#### PROBLEM
Return only the lines from the top of the material through the line marked by "wasm.setup();", unaltered.

···

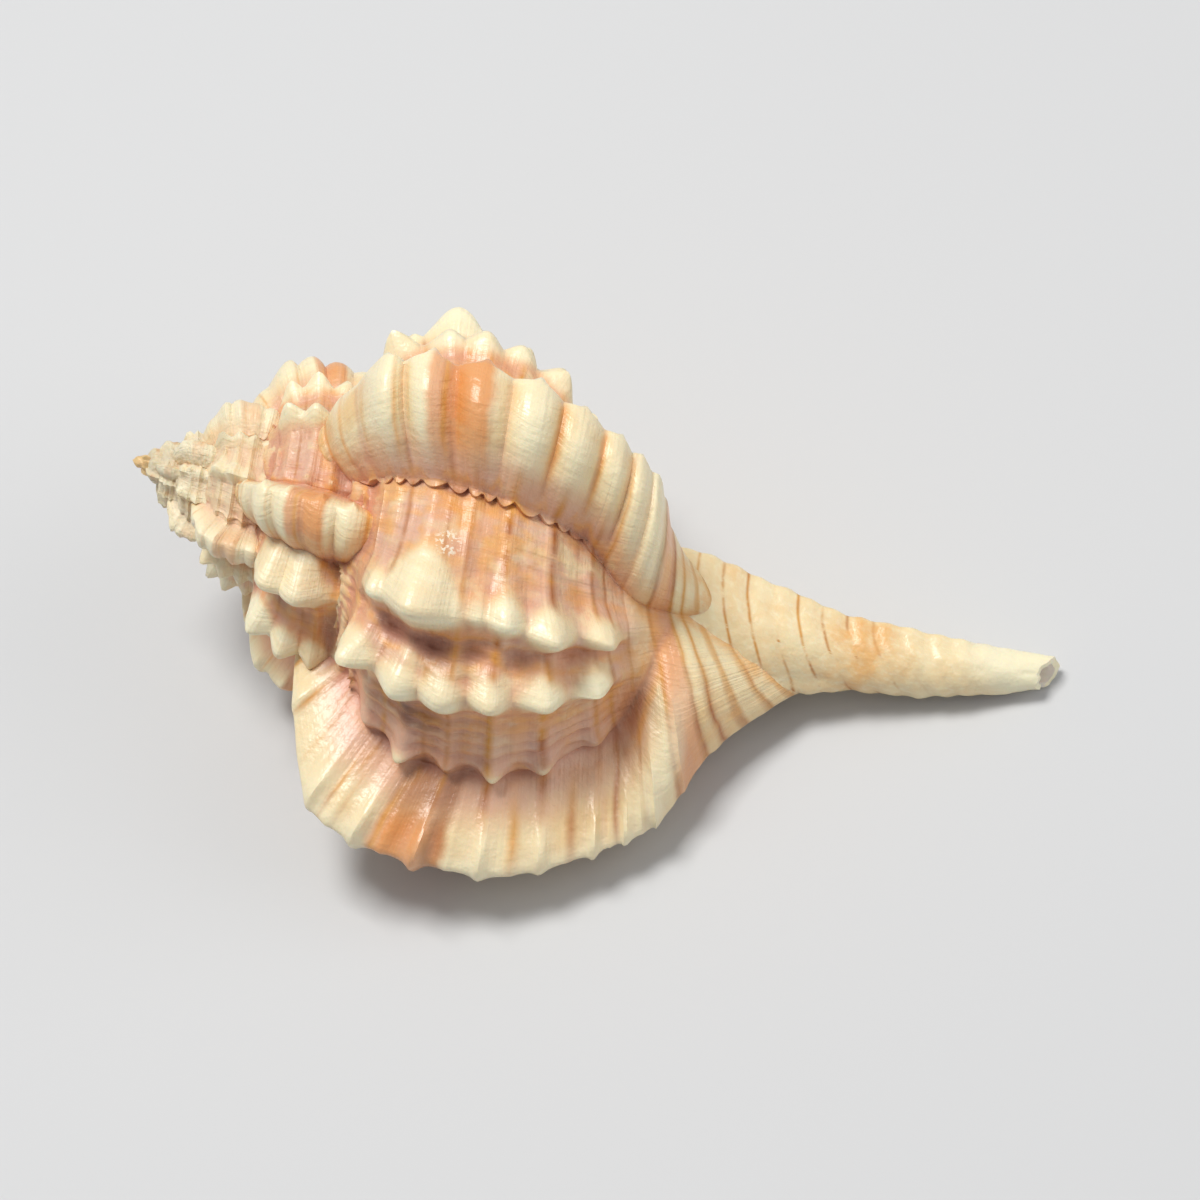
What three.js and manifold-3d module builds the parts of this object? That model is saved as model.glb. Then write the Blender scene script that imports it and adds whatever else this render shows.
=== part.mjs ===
// Murex shell: a dextral, siphonate sea shell grown along a logarithmic spiral.
// Units are millimetres, +Z is up, and the shell lies on its aperture side as on a table.
import * as THREE from 'three';
import Module from 'manifold-3d';

const wasm = await Module();
wasm.setup();

// ---- driving dimensions -----------------------------------------------------------------
const TURN = 2 * Math.PI;
const EXPANSION = 1.7;             // growth in size over one turn
const LIP_ANGLE = -70;             // degrees: where the newest varix stands round the axis
const VARIX_STEP = 0.3;            // turns between one varix and the next
const VARIX_COUNT = 20;            // varices from the lip back to the tip of the spire
const FULL_WHORLS = 4;             // newest stages whose base and neck are still exposed
const VARIX_HEIGHTS = [1, 1, 1, 0.78, 0.9, 1.05];  // from the lip back; the others take the last
const CREST_REACH = 0.028;         // turns over which a varix rises behind its edge
const CREST_POWER = 1.3;           // how hollow that rise is
const FACE_REACH = 0.06;           // turns over which its front face falls to the seam
const FACE_POWER = 1.5;
const OVERLAP = 0.012;             // turns that a stage starts inside the stage before it
const SEAM_STEP = 0.05;            // share of the radius by which a new stage starts lower
const WHORL_GRID = [17, 30];       // steps along the growth and along the outline
const SPIRE_GRID = [11, 14];
const TIP_GRID = [6, 7];
const TIP_STAGE = 8;               // stages from this one back are the tip of the spire
const SPIRE_LAST_CORD = 7;         // where the outline of an older stage ends, covered by the next
const WEDGE_TOP = 16;              // along the axis at the lip's size, inside the older whorls

const RIB_PLACES = [-0.2, -0.1];   // turns before the varix edge
const RIB_WIDTH = 0.021;           // turns
const RIB_HEIGHT = 3.6;
const RIB_CORDS = [0.6, 2, 5, 8.5];  // a rib starts, is full, falls and ends on these cords
const NODE_SHARE = 0.4;            // share of the rib's height that swings from node to gap
const CORD_HEIGHT = 0.55;          // relief of the spiral cords on the body
const FOLD_HEIGHT = 0.9;           // relief of the folds on a varix
const NECK_CORD = 8;               // cord from which that relief fades towards the canal

const CANAL_START = 38;            // along the axis, inside the body whorl
const CANAL_END = 89.3;            // the broken end of the siphonal canal
const BEND_START = 65;             // where the canal starts to bend to the back
const BEND_REACH = 3.8;            // how far the bent end stands off the coiling axis
const BEND_POWER = 1.6;
const BEND_ANGLE = 80;             // degrees round the axis
const BORE_RADIUS = 1.0;           // passage through the canal
const SLIT_WIDTH = 0.9;            // slit along the canal
const SLIT_ANGLE = -108;           // degrees round the axis
const SLIT_REACH = 14;             // how far out of the axis the slit is cut
const CUT_LENGTH = 2;              // how far the passage and the slit are cut past the end
const CANAL_RINGS = 24;
const CANAL_SIDES = 16;
const BORE_SIDES = 6;

const CALLUS_START = -1;           // turns: the smooth callus beside the aperture
const CALLUS_END = -0.74;
const CALLUS_CORE = 0.7;           // share of its width over which it covers fully
const CALLUS_COVER = 0.75;         // share of the relief that it evens out

const CAVITY_RINGS = 12;
const APERTURE_SIDES = 18;
const CAVITY_DEPTH = 0.5;          // turns that the aperture reaches back into the whorl
const CAVITY_MOUTH = 0.15;         // turns past the lip, so the cut clears the front face
const CAVITY_TAPER = 0.96;         // share of its area that the hollow loses on the way back

const SHELL_COLOUR = 0xe9cfae;
const SHELL_ROUGHNESS = 0.4;

// Resting attitude, in degrees: the shell lies on the lip, an old varix and the canal's end.
const REST_SIDE = -150.18;         // angle round the axis that faces down
const REST_PITCH = 15.42;          // how far the canal points down

// Whorl outline at the lip, as (distance from the apex along the axis, radius).
// Each point after the first two lies on one spiral cord.
const BODY_OUTLINE = new THREE.SplineCurve([
  [22.6, 11.1], [24.7, 14.6], [28.4, 19.6], [32.6, 22.2], [36.9, 22.7], [41.1, 22.0],
  [45.4, 19.6], [49.6, 15.4], [53.8, 11.0], [58.5, 7.4], [65.1, 4.6],
].map(([a, r]) => new THREE.Vector2(a, r)));

// Edge of the varix that stands on that outline, point for point.
const EDGE_OUTLINE = new THREE.SplineCurve([
  [19.6, 13.2], [20.9, 18.9], [24.7, 27.8], [29.6, 30.4], [35.6, 31.1], [41.8, 30.6],
  [47.2, 28.3], [51.7, 25.5], [55.6, 22.2], [59.6, 14.1], [66.0, 5.5],
].map(([a, r]) => new THREE.Vector2(a, r)));
const LAST_CORD = BODY_OUTLINE.points.length - 1;

// Aperture in the plane of the lip, from the notch at the suture round to the canal and back.
const APERTURE_OUTLINE = new THREE.SplineCurve([
  [25.0, 13.6], [28.6, 17.4], [33.0, 19.6], [37.4, 19.9], [41.8, 19.0], [45.6, 16.4],
  [48.8, 12.2], [51.4, 7.6], [52.4, 4.4], [49.6, 3.4], [44.0, 4.4], [37.6, 5.0],
  [32.6, 6.8], [29.0, 9.6], [26.2, 12.2], [25.0, 13.6],
].map(([a, r]) => new THREE.Vector2(a, r)));

// Canal radius from its start to its end.
const CANAL_RADII = new THREE.SplineCurve([
  [38, 2.2], [46, 4.6], [53, 5.8], [61, 4.9], [68.4, 3.7], [75, 3.2], [81, 2.7], [89.3, 1.6],
].map(([a, r]) => new THREE.Vector2(a, r)));

// ---- growth -----------------------------------------------------------------------------
const degrees = THREE.MathUtils.degToRad;
const { smoothstep, lerp } = THREE.MathUtils;

const growth = (turns) => EXPANSION ** turns;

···

#### RESULT FOR THIS TASK
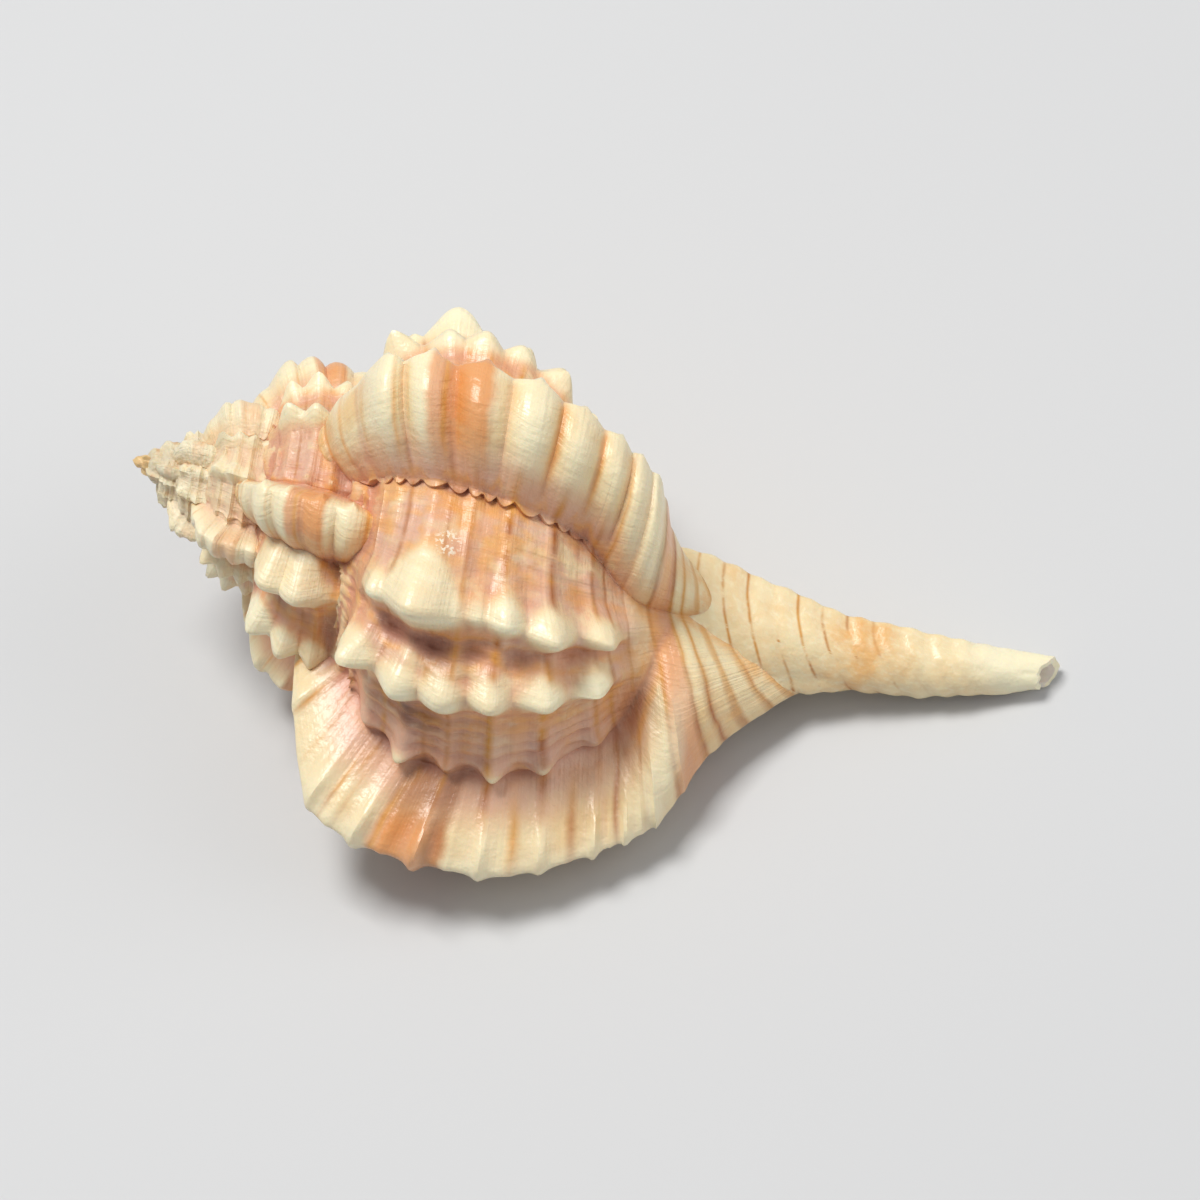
What three.js and manifold-3d module builds the parts of this object? That model is saved as model.glb. Then write the Blender scene script that imports it and adds whatever else this render shows.
=== part.mjs ===
// Murex shell: a dextral, siphonate sea shell grown along a logarithmic spiral.
// Units are millimetres, +Z is up, and the shell lies on its aperture side as on a table.
import * as THREE from 'three';
import Module from 'manifold-3d';

const wasm = await Module();
wasm.setup();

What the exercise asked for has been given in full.